墮 (U+58AE, JP) looks a bit weird on the Regular weight. Redesign the 月 so it doesn’t look like it's touching the bottom 土 component. Screenshot 2023-01-10 at 22 25 06

For 熱 (U+71B1, TW), the top right 丸 part should follow the CN form. Also attached is the Biaukai font for reference. Screenshot 2023-01-10 at 22 22 31

Missing glyphs

琶 (U+7436) is missing a CN glyph. The top left 王 part must be the same as the top right part according to 新字形, so the JP form cannot be used. Serif has the CN form, however. Addressed and expanded in #383

嚠 (U+56A0) and 赱 (U+8D71) are also missing CN glyphs. They existed in v1 and were removed in v2, so please consider restoring them if space is available. I know that I can’t list them all as there were many more removed CN glyphs to list in order to make way for HK glyphs in v2, as explained later in the final section about glyph removal.

Wrong mapping

The characters 廨 (U+5EE8) and 榧 (U+69A7) should be mapped to HK for the TW locale, since now those HK glyphs exist. Screenshot 2023-01-10 at 19 40 47

Feet removal

Continuing issue #293, for 亜 (U+4E9C), I suggest to remove the JP glyph (left) and restore the v1 CN glyph (right). Screenshot 2023-01-10 at 20 15 04 Screenshot 2023-01-10 at 20 12 04

For 憇 (U+6187), the feet in 甜 must be removed because 心 is below it, in addition, as mentioned above, 心 must be made more consistent across all regions. Although I'm not sure if we can keep the leftmost feet circled in orange. Screenshot 2023-01-10 at 20 16 17

For 患, there’s feet in JP for 串 (left), please remove that and map it to all regions, then can probably remove the CN glyph (right). Or you can use the CN glyph for all regions and remove the JP glyph, whichever is easier or more aesthetically pleasing. Screenshot 2023-01-10 at 20 18 23

Additional feet removal

Edited, see here.

Potential CN/KR glyph removal in v3 in favour of MO support?
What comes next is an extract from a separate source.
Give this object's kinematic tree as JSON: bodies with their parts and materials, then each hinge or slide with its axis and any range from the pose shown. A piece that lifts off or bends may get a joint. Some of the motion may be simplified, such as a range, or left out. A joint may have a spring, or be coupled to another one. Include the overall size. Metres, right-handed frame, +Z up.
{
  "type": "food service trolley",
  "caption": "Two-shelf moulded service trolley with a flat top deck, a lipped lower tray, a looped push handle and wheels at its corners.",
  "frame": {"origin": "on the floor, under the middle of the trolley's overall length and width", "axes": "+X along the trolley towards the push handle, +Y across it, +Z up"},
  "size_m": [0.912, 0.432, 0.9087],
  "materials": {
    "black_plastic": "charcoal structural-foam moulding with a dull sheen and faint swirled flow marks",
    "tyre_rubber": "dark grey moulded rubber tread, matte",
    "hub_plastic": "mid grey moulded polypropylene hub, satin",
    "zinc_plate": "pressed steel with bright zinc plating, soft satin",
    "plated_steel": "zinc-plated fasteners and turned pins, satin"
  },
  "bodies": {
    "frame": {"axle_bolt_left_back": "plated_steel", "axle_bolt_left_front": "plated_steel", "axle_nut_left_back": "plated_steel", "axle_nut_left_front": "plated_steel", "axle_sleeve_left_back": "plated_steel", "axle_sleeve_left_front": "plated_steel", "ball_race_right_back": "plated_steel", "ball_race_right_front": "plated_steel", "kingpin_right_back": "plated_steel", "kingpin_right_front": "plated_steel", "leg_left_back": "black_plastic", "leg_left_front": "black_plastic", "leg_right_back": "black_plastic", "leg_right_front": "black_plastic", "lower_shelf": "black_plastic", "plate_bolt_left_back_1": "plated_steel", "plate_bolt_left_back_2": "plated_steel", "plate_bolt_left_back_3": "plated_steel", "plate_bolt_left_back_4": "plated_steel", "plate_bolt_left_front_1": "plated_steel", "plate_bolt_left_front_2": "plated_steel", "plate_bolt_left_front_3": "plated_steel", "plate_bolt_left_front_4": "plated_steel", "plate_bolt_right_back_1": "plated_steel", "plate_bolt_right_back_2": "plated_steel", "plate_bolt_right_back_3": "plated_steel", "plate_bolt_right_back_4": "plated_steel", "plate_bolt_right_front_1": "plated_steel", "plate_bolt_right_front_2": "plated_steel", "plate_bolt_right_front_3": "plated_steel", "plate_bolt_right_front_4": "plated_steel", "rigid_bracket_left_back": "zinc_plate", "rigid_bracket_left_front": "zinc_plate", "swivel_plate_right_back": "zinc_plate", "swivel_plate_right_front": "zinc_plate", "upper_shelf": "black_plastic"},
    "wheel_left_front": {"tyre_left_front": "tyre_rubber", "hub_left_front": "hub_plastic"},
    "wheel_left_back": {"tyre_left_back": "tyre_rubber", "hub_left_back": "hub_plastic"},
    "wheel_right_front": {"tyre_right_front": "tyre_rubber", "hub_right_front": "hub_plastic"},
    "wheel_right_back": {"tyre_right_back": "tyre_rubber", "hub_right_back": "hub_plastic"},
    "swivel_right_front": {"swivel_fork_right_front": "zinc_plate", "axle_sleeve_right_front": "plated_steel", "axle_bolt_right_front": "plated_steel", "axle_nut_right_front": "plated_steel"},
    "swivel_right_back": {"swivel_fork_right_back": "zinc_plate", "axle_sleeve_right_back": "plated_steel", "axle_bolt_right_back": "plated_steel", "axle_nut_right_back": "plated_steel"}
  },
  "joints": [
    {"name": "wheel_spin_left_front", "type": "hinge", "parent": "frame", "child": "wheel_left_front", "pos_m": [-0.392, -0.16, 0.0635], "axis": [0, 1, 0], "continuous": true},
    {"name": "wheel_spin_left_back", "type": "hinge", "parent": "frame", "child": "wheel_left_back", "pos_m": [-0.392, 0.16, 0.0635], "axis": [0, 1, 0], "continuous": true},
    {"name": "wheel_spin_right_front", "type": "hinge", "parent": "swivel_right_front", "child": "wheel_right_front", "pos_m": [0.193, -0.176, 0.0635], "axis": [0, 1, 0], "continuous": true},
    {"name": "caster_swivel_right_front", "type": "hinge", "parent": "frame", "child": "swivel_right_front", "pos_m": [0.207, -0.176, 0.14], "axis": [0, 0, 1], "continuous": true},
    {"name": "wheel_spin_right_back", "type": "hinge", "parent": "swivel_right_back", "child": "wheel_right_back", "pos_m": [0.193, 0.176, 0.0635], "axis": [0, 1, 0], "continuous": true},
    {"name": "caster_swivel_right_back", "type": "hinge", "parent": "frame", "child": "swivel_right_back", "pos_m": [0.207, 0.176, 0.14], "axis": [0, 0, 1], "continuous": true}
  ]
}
As noted in #292, I observed that moving from v1 to v2, not only most, if not all, of the non-Adobe-Japan1-6 JP glyphs were removed, but also the CN glyphs that are basically rarely used in China but were common in some Japanese shinjitai and JIS character sets, for example, 毎, 呉, 険, 銭. This was, as I said before, to make room for a lot of HK glyphs.

In v3 (presumably), Macao support (shorthand MO) is very likely to be added, so to accommodate for such glyphs, some existing glyphs are going to be consolidated and sacrificed as noted in #345. It just depends on how many MO-only glyphs might be needed, and by right it shouldn't be much. But if it's quite a lot, I suspect that the coverage for CN and/or KR might be reduced further unless more glyphs can be merged.
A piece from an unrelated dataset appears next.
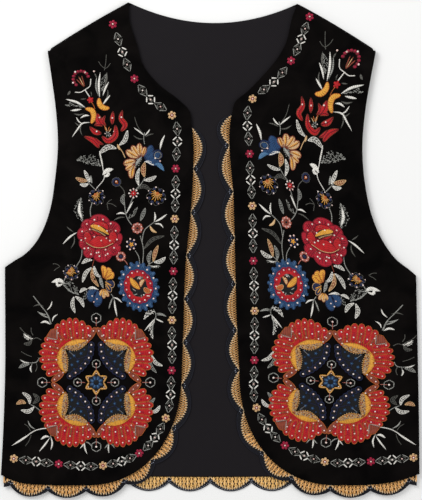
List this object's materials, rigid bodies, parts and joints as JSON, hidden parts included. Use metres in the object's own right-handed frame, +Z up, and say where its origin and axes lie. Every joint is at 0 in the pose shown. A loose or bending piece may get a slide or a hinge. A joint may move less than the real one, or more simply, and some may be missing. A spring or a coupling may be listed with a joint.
{
  "type": "embroidered velvet waistcoat",
  "caption": "Sleeveless open-front waistcoat in black velvet, laid flat, with a round neck, rounded front corners, scalloped lace edges and flower embroidery.",
  "frame": {"origin": "middle of the lying garment's outline, on the surface it lies on", "axes": "+Y towards the shoulders, +X towards the wearer's left front, +Z up out of the fronts"},
  "size_m": [0.486, 0.5755, 0.0078],
  "materials": {
    "velvet": "matt, short pile, black",
    "lining": "smooth woven lining, charcoal",
    "lace": "openwork lace in old gold with a dark navy net edge"
  },
  "bodies": {
    "root": {"back_velvet": "velvet", "back_lining": "lining", "right_front_velvet": "velvet", "left_front_velvet": "velvet", "right_front_lace": "lace", "left_front_lace": "lace", "back_lace": "lace"}
  },
  "joints": []
}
If that scenario were to happen, this is what I am speculating:

For CN, the remaining CN glyphs for Japanese shinjitai, kokuji and any other kanji in the Adobe-Japan1 lists that are not commonly used in China would probably be removed in v3. That leaves the JP glyph as the sole glyph because I was thinking the Chinese would not bat an eye over this potential inconsistency as they would rarely come across them.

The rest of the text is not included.